There’s my mother’s voice. She is the chief, CEO, President, mother of  the voices, although I dont think they talk among themselves all that much. They talk to me. Sometimes when I ask, mostly when I don’t ask at all. Like when I’m just doing my own thing,suddenly mothervoice will say isn’t it time you go to bed (or get up)? Or its been sunny all day and you haven’t been outside ONCE. Then there’s the Judge Judy voice. She mainly speaks up inside the car. That fuckin asshole ran a stop sign, and you have a car full of kids, he’s guilty, guilty, guilty of your wrecked vehicle (she helps me imagine the worst scenarios), he has to pay the millions of rehab bills your insurance will not pay, he is FUCKED for life! (she takes things way too far). Then there’s the Oprah voice. She has me on the show inside my head and tells me how much she likes my books, my jewelry, how much she adores ME. But she’s a quiet one. Usually just pipes up when I’m in a creative phase. Then there’s the Elle McPherson voice. (yes its Elle MC Pherson and not Kate or Giselle). She tells me how she’s aging much better than me, she’s thinner, less wrinkly, has better hair and her tummy is perfectly flat. She gloats about being invited to all the  best VIP parties and modeling the lingerie collection she designs herself. Ha, I tell her, but your love-life sucks. Fuck you Elle Mc Pherson-voice ! Then there’s my Amy voice. My friend Amy Ferris. She tells me whether I’m funny or not. She’s the one I want to hear laughing. My Amy Ferris laughter voice is very potent.

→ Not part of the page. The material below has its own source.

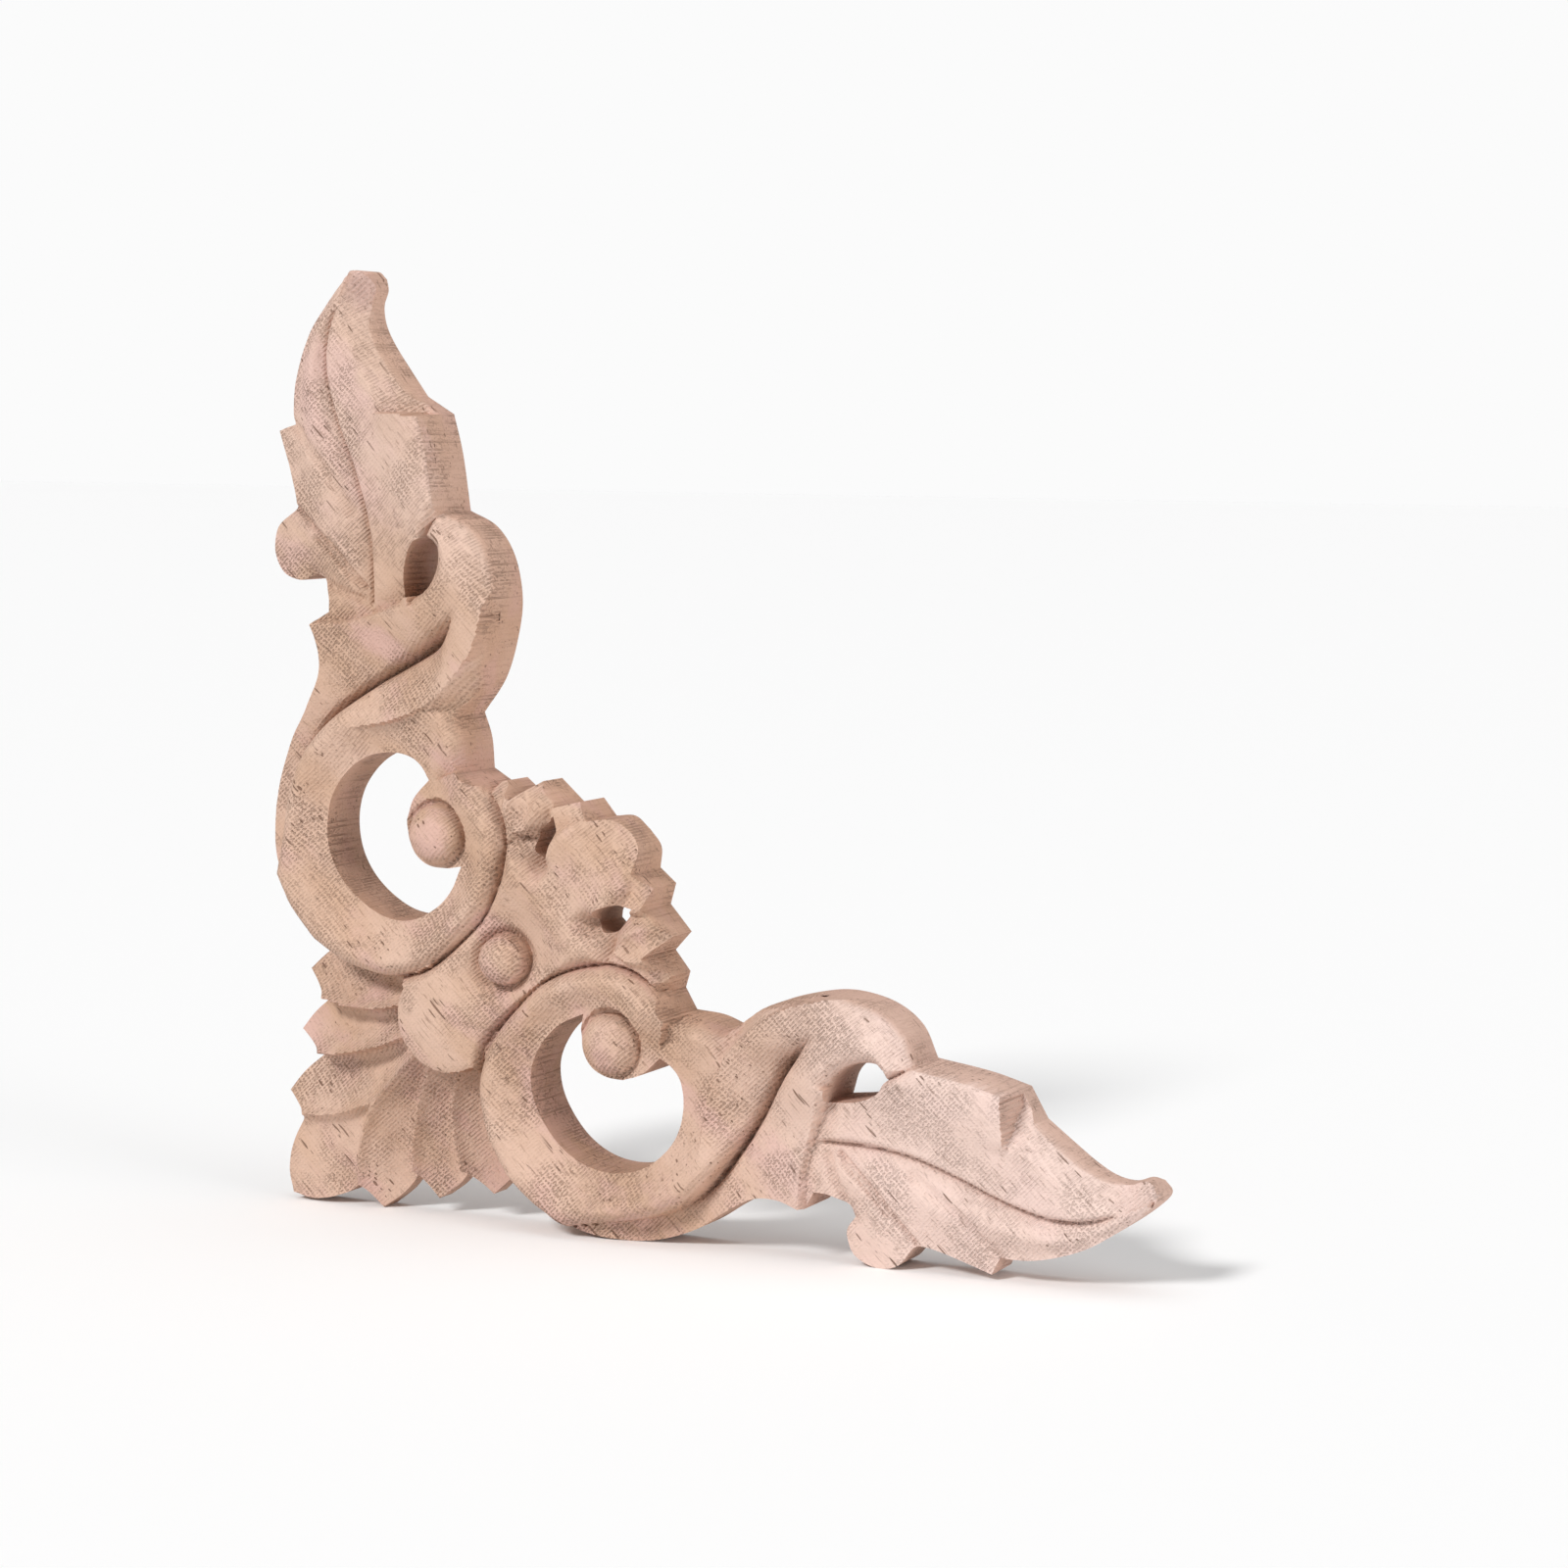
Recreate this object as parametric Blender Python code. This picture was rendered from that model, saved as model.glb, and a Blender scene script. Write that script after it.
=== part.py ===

Then there’s my inner Dear Abby. Do you have an inner Dear Abby?I mean is it NORMAL to have an inner letter writing, yes and banal women’s problem Red Book style counselor inside my head? I write a her little notes and wait. She’s ever so reasonable (but sometimes it takes her a while to get back to me), and always tries to see both sides of the issue. I wrote to her, inside my head, last night:

Dear Abby, I have a problem. (of course I have a problem I’m writing to you, [thats another voice, my impatient teacher voice] get on with it already) The bed in our Miami candy land bachelor pad is a queen size, yes you’d think it would be Emperor, and the one back home in Milford is a King. By now you know I’m 6 feet long. And husband is 6.5. Well. I sleep on about 1/3 of the bed, or maybe its 1/4. I’m cool with that. I don’t move much when asleep. But here’s the problem, he moves around a lot. He’s very busy and interacts with the pillows. All the pillows. He hugs them and discards them. He loses them and looks for them. He even talks to them. He has long arms. And this is the part that I need to address: When I’m soundly asleep on my two feather pillows he slips his hand under them like a ferret burrowing a nest. Right under my ear. My sound asleep soft fuzzy, REM zone, head. Frrettt, trrt, trrttt. He scratches at the cotton pillowcase. He turns the hand over. He makes a fist. Its like a restless ferret. So now I’m awake and I carefully take his hand and put it back inside his 3/4 of the bed. I go back to sleep. But its also a persistent ferret. You get my drift? I keep putting it back, it keeps coming back, ferreting. Then, if its a very bad and busy night for the ferret, he will, yes really, he’ll suddenly and unannounced, when I’m fast asleep again, yank the pillow from under my head! Like if he cant burrow on my 1/4 he’l justt have to take the pillow back to his 3/4! This is by far the worst domestic sensation anyone can have in the middle of the night, while asleep. It makes me mad. Really really mad. So I yell at him. I wake him up. Curse and call him names. Of course he has NO idea what I’m talking about. None. A ferret? He says. What ferret, where? I guess its like sleep walking. Or Jekyll and Ferret. And it ruins the rest of our night and sometimes even the next day. So dear Abby what do I do? I love my husband and I like sleeping with him. But…

I’m still waiting for her to get back to me.